Monideepa: Writing my first book, Riddle of the Seventh Stone, was filled with joy. This comes through in the humour and the imaginative ideas in this fantasy novel for young people. It was written at a time when my son and I were growing up together, sharing our favourite books, games and outings. Some of the funniest and most striking passages of the book have been enriched by his suggestions.
The short stories in Going Home in the Rainwere written over several years. I shared much of this writing journey with various writer friends from other countries, whom I virtually met in the Internet Writing Workshop. Though we never met in real life, these warm friends and the wisdom and encouragement they shared, were most precious for me. Some of these stories happened simultaneously with Riddle. However, these short stories for adults are quite different from Riddle. They are reflective and realistic for the most part, though a couple of them are coloured by magic realism and fantasy. While there are lighter moments, these stories are more serious in tone.
Both these journeys, which partly overlapped, were my favourites for the affection and companionship associated with them.
Readomania: How do you see the Indian writing space evolving over time? Who are your favourites in this space and why?
Monideepa: When we were kids, there were a handful of talented Indian writers writing in English. Today, there is an explosion of new voices. Fresh, vibrant and original writers are coming up, with exciting new books. With a profusion of new publishers and they boom in self-publishing and vanity press, the scene is also getting clamorous and overcrowded. These days just about everyone seems to be an aspiring writer. With bookstores downing shutters and people preferring to spend on pizzas and burgers rather than on books, I wonder where the readers are.
Please don’t ask me to name my favourite writers. There are so many good ones out there, it’s tough to choose just a few.
Readomania: Ha ha ha, that is a standard response from many. On writing, We all know good writing is subjective, what appeals to one may not to others. Yet, there are universal elements that can somewhat draw a line. What according to you is that line?
Monideepa: I go for originality, relevance and clarity of ideas; beauty of language and expression; skillful crafting of plot and characters. These for me, are the universal elements of good writing.

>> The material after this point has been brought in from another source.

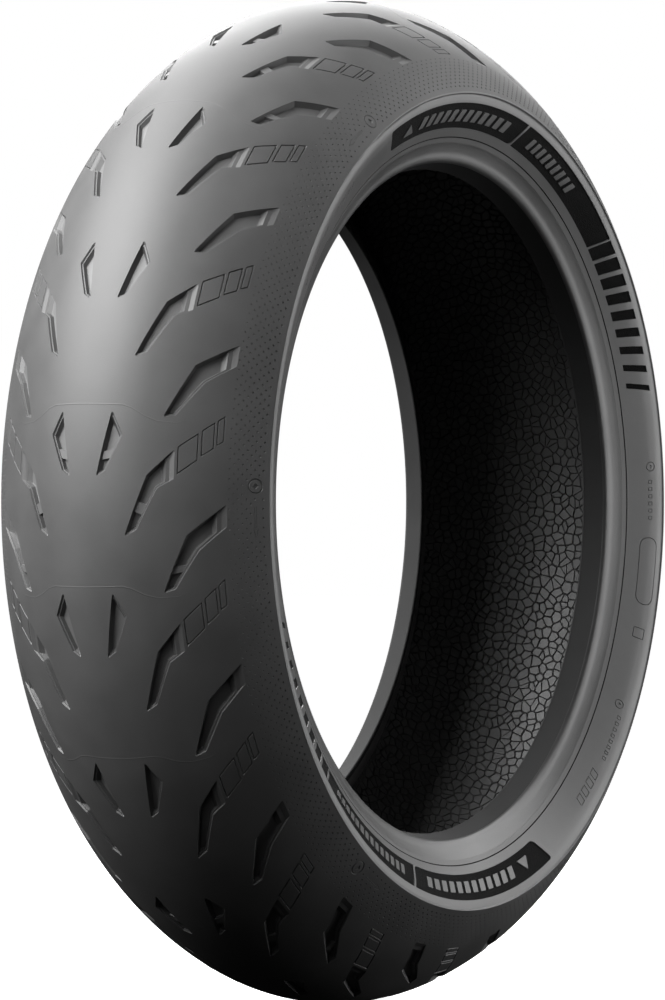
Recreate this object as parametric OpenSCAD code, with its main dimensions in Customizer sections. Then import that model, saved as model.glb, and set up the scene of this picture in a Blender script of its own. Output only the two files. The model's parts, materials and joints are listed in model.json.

Readomania: Do you believe creative writing is a skill people are born with, or can it be taught? If so, what and how can this skill be mastered?
Monideepa: Creative writing requires some amount of inborn talent. Courses and workshops are definitely useful in honing that talent. But without talent, no amount of lessons and exercises can build an outstanding writer. What lessons can do, is improve your skills of communication and expression. This has practical uses too, writing a killer mission statement or crisp CV for example.
Creative writing courses are a recent phenomenon. Past masters were mainly self-taught. They learnt from trial and error, and by closely reading plenty of classics and good contemporary writing. This approach still works.
Readomania: On a lighter note, every author has a very quirky bookish habit, what is yours?
Monideepa: I like to munch on something while reading. Chocolates or rich cakes are great. I savour the tastes on my tongue while immersing myself into fictional worlds leaping up from the page. My preferred posture is an orthopedician’s nightmare. I lie flat on my substantial stomach and nibble into the food and the book. This is so relaxing, that I sometimes doze off.
The trick is to protect my face from the cake, and not crack my glasses as I fall face first. So far, I’ve succeeded in averting disaster. Even if I haven’t, why should I tell you that?
Readomania: It was a pleasure talking to you, Monideepa. We look forward to reading more from you.